> **Exercise prompt**
Take the data below and write out exactly the lines from the one with "cylinder_retainer();" through the one with "# models some"; omit every other line.

[Object modeling scripts]

— start —

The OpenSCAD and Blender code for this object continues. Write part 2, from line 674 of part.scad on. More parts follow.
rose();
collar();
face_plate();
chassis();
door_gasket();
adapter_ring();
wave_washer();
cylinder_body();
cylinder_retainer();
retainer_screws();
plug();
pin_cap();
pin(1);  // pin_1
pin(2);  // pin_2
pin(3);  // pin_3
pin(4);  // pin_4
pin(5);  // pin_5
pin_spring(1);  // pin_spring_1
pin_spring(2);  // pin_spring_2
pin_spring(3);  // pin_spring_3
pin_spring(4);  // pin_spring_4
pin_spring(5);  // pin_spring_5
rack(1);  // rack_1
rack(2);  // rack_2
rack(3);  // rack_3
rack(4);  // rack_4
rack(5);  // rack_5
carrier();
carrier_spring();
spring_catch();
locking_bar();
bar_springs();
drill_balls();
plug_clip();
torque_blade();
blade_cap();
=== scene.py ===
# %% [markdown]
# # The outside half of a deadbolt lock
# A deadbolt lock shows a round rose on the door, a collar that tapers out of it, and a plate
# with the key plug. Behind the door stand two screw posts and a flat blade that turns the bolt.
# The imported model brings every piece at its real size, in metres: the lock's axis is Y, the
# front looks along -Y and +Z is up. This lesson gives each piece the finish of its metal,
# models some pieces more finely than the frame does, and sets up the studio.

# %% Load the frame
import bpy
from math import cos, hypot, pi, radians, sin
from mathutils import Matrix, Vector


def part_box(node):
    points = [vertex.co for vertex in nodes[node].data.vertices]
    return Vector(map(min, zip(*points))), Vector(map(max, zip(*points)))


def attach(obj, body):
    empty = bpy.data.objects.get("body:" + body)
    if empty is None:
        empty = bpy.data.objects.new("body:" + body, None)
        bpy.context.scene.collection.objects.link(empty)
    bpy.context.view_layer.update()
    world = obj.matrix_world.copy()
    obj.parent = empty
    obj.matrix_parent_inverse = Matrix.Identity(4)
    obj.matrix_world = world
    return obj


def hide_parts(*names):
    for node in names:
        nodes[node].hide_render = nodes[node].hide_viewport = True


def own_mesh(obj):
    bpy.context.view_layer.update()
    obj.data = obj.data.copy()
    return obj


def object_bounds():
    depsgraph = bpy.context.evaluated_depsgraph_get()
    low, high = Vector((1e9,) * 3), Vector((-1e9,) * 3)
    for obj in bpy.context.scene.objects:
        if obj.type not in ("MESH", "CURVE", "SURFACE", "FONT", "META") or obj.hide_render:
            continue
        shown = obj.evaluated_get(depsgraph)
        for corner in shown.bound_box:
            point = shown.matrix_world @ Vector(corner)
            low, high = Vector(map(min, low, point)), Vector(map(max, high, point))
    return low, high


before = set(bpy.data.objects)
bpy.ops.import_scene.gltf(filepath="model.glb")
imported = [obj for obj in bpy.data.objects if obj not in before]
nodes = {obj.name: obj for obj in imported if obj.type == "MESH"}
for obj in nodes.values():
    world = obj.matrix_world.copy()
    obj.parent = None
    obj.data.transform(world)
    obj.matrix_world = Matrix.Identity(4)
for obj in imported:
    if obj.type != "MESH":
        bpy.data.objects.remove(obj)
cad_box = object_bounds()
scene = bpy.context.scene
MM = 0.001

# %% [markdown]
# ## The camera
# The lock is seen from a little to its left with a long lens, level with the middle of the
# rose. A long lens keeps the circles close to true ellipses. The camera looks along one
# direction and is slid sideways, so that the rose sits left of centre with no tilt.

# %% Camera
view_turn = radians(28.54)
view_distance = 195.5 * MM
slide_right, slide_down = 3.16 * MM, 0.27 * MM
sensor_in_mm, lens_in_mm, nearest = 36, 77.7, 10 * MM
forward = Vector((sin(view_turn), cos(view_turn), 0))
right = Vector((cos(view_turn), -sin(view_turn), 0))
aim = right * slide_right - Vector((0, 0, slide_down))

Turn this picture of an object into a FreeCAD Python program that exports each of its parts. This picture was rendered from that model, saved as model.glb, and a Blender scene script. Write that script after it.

— end —

> **Solved problem**
cylinder_retainer();
retainer_screws();
plug();
pin_cap();
pin(1);  // pin_1
pin(2);  // pin_2
pin(3);  // pin_3
pin(4);  // pin_4
pin(5);  // pin_5
pin_spring(1);  // pin_spring_1
pin_spring(2);  // pin_spring_2
pin_spring(3);  // pin_spring_3
pin_spring(4);  // pin_spring_4
pin_spring(5);  // pin_spring_5
rack(1);  // rack_1
rack(2);  // rack_2
rack(3);  // rack_3
rack(4);  // rack_4
rack(5);  // rack_5
carrier();
carrier_spring();
spring_catch();
locking_bar();
bar_springs();
drill_balls();
plug_clip();
torque_blade();
blade_cap();
=== scene.py ===
# %% [markdown]
# # The outside half of a deadbolt lock
# A deadbolt lock shows a round rose on the door, a collar that tapers out of it, and a plate
# with the key plug. Behind the door stand two screw posts and a flat blade that turns the bolt.
# The imported model brings every piece at its real size, in metres: the lock's axis is Y, the
# front looks along -Y and +Z is up. This lesson gives each piece the finish of its metal,
# models some pieces more finely than the frame does, and sets up the studio.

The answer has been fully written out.